"In the spring of 1996, lawmakers quietly buried a rider in a humdrum bill meant to make life easier for small businesses. That addition, the Congressional Review Act, granted Congress the power to kill new federal regulations with a simple majority vote. Thirty years later, Republican lawmakers are wielding it to quietly upend how the country manages public lands. One of the act's sponsors was Ted Stevens, an irascible Republican from Alaska."
"The Congressional Review Act allows Congress to overturn rules finalized in the previous 60 legislative days with a simple majority. This prevents federal agencies from ever creating similar regulations. In its first two decades, the oversight law was used just once. But when Donald Trump took office in 2017, a Republican-led Congress swiftly used the CRA to repeal 16 Obama-era regulations, ranging from environmental protections to labor and financial rules. (Congress also used it three times during President Biden's first term.)"
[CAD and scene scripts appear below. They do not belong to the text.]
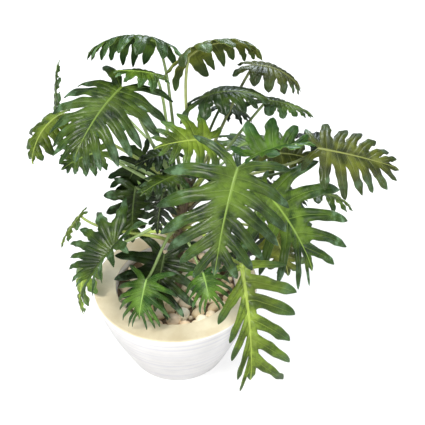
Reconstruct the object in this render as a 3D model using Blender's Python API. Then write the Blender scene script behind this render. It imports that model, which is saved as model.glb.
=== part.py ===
"""A philodendron selloum in its round bowl planter, topped with river pebbles.

Metres, +Z up. The origin is the centre of the pot's flat foot, and +Y is the plant's back.
Angles are in degrees. A heading turns clockwise from +Y when seen from above, so 90 is +X.
"""
import bpy
import numpy as np

# ---- Driving dimensions -------------------------------------------------------------------

GAP = 0.0003                  # clearance between two nodes that touch
CUT_MARGIN = 0.010            # how far a cutting solid runs past what it cuts

POT_RADIUS = 0.200            # widest radius, at the rim
POT_HEIGHT = 0.220
FOOT_RADIUS = 0.130
BAND_WIDTH = 0.054            # flat rim band, from the outer edge to the opening
OPENING = POT_RADIUS - BAND_WIDTH
BOWL_ROUND = 1.3              # 1 gives a cone, more a rounder belly
RIM_EDGE = 0.006              # rounded outer edge of the band
LIP_EDGE = 0.003              # rounded edge of the opening
POT_WALL = 0.014
POT_FLOOR = 0.016
CAVITY_HEIGHTS = (POT_FLOOR, 0.080, 0.150)   # where the wall of the cavity changes slope
BOWL_RINGS = 6
BOWL_CROWDING = 1.2           # above 1, the rings stand closer at the foot
POT_SIDES = 40
SHARP_EDGE = 38               # edges that turn more than this stay sharp in the shading

SOIL_TOP = 0.176
SOIL_FOOT = 0.100             # height of the flat underside of the trunk, in the soil

BED_THICKNESS = 0.016         # gravel bed that the pebbles are sunk in
PEBBLE_COUNT = 42
PEBBLE_LONG = 0.022           # half length of a pebble
PEBBLE_TOP = 0.212            # just under the rim
PEBBLE_INNER = 0.024          # nearest that a pebble's centre comes to the trunk's axis
PEBBLE_ROOM = 1.12            # room kept from the pot to a centre, in pebble half lengths
PEBBLE_SIZES = (0.84, 1.0)    # range of lengths, and below of widths and thicknesses against them
PEBBLE_WIDTHS = (0.72, 0.90)
PEBBLE_HEIGHTS = (0.60, 0.68)
PEBBLE_TILT = 14
PEBBLE_SINK = 0.005           # the deepest pebble's top, below the highest one's
PEBBLE_LEVELS = (-15, 38)     # latitudes of a pebble's two rings of vertices
GOLDEN_ANGLE = 137.5          # turn from one pebble to the next, as in a sunflower's head
PEBBLE_SIDES = 6
PEBBLE_SEED = 7

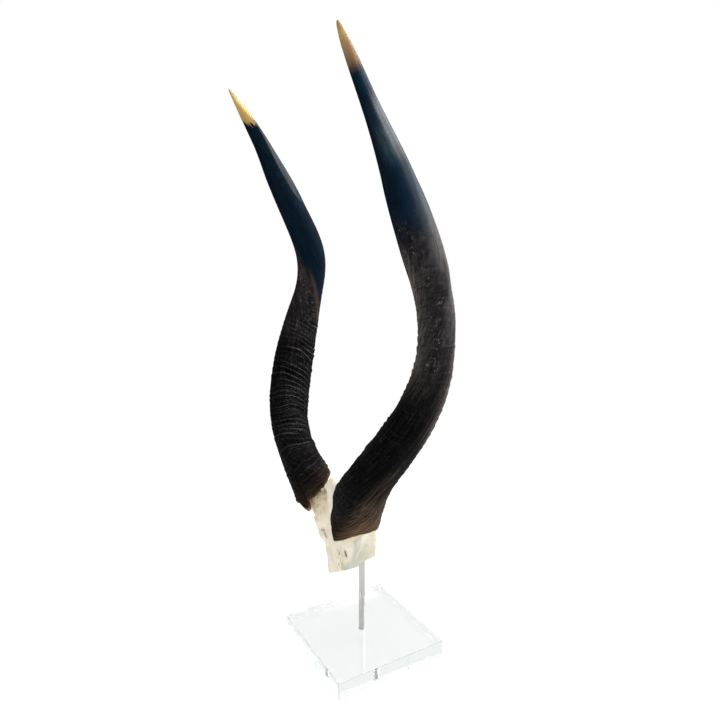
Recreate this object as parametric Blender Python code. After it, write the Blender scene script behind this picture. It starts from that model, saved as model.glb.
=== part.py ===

The Congressional Review Act, added in 1996, gives Congress the power to overturn federal rules finalized within the previous 60 legislative days by simple majority, and bars agencies from issuing similar regulations afterward. The measure lay largely unused until 2017, when a Republican-led Congress employed it to repeal 16 Obama-era rules across environmental, labor, and financial policy. Historical ties between lawmakers and extractive industries helped shape the law's origins. In recent years Republicans have increasingly used the CRA to target land-use and environmental protections, altering how public lands are managed.